王说:‘世尊,变化是在暗中,密密的推移,我实在不能觉察,只是寒来暑往,一年一度地变迁流转,由少而壮而老,并不是顿然颓朽的。’
何以故。我年二十。虽号年少颜貌已老初十岁时。三十之年。又衰二十。于今六十。又过于二。观五十时。宛然强壮。
什么缘故呢?当我二十岁的时候,虽是年少,但面貌已比十岁时老。及至三十岁,又感到比二十岁衰老。现在已是六十二岁,回想五十岁时,比起现在是强壮得多了。
世尊。我见密移。虽此殂落。其间流易。且限十年。若复令我微细思惟。其变宁唯一纪二纪。实为年变。岂唯年变。亦兼月化。何直月化。兼又日迁。
世尊,我看这种变化,是在暗中,密密地推移,一直到殂落,即衰落而死亡。这种迁流变易,我只说以十年为限。假若再仔细思惟,则它的变迁,何只一纪二纪(一纪等于十二年),实在是年年有变。不只年年有变,而是月月都有变化。不只月月有变,而是日日都有变迁。

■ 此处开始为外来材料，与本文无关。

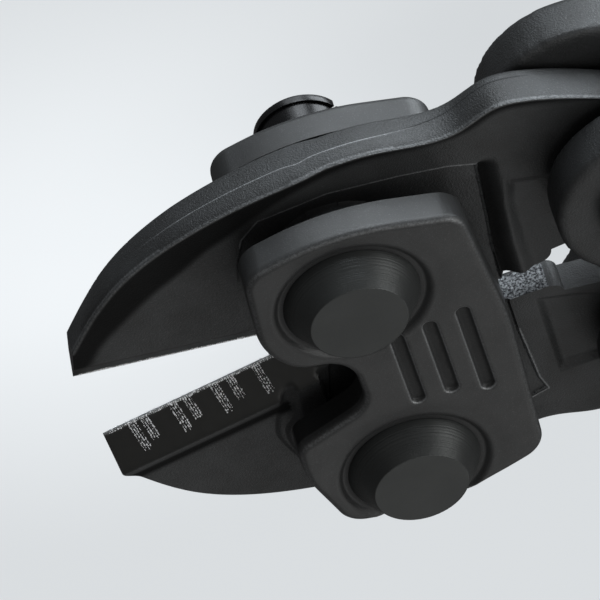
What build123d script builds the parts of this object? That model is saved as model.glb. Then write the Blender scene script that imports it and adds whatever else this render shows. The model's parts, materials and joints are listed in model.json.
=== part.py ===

沉思谛观。刹那刹那。念念之间。不得停住。故知我身。终从变灭。
若再沉静观察,实在是每分每秒、刹那刹那、念念之间,都不曾停止的在变迁。故此知道,我这个变迁的身体,终归要衰坏灭亡的。
刹那:仁王经上说:‘一念中具九十刹那,一刹那有九百生灭。’即形容时间极短促。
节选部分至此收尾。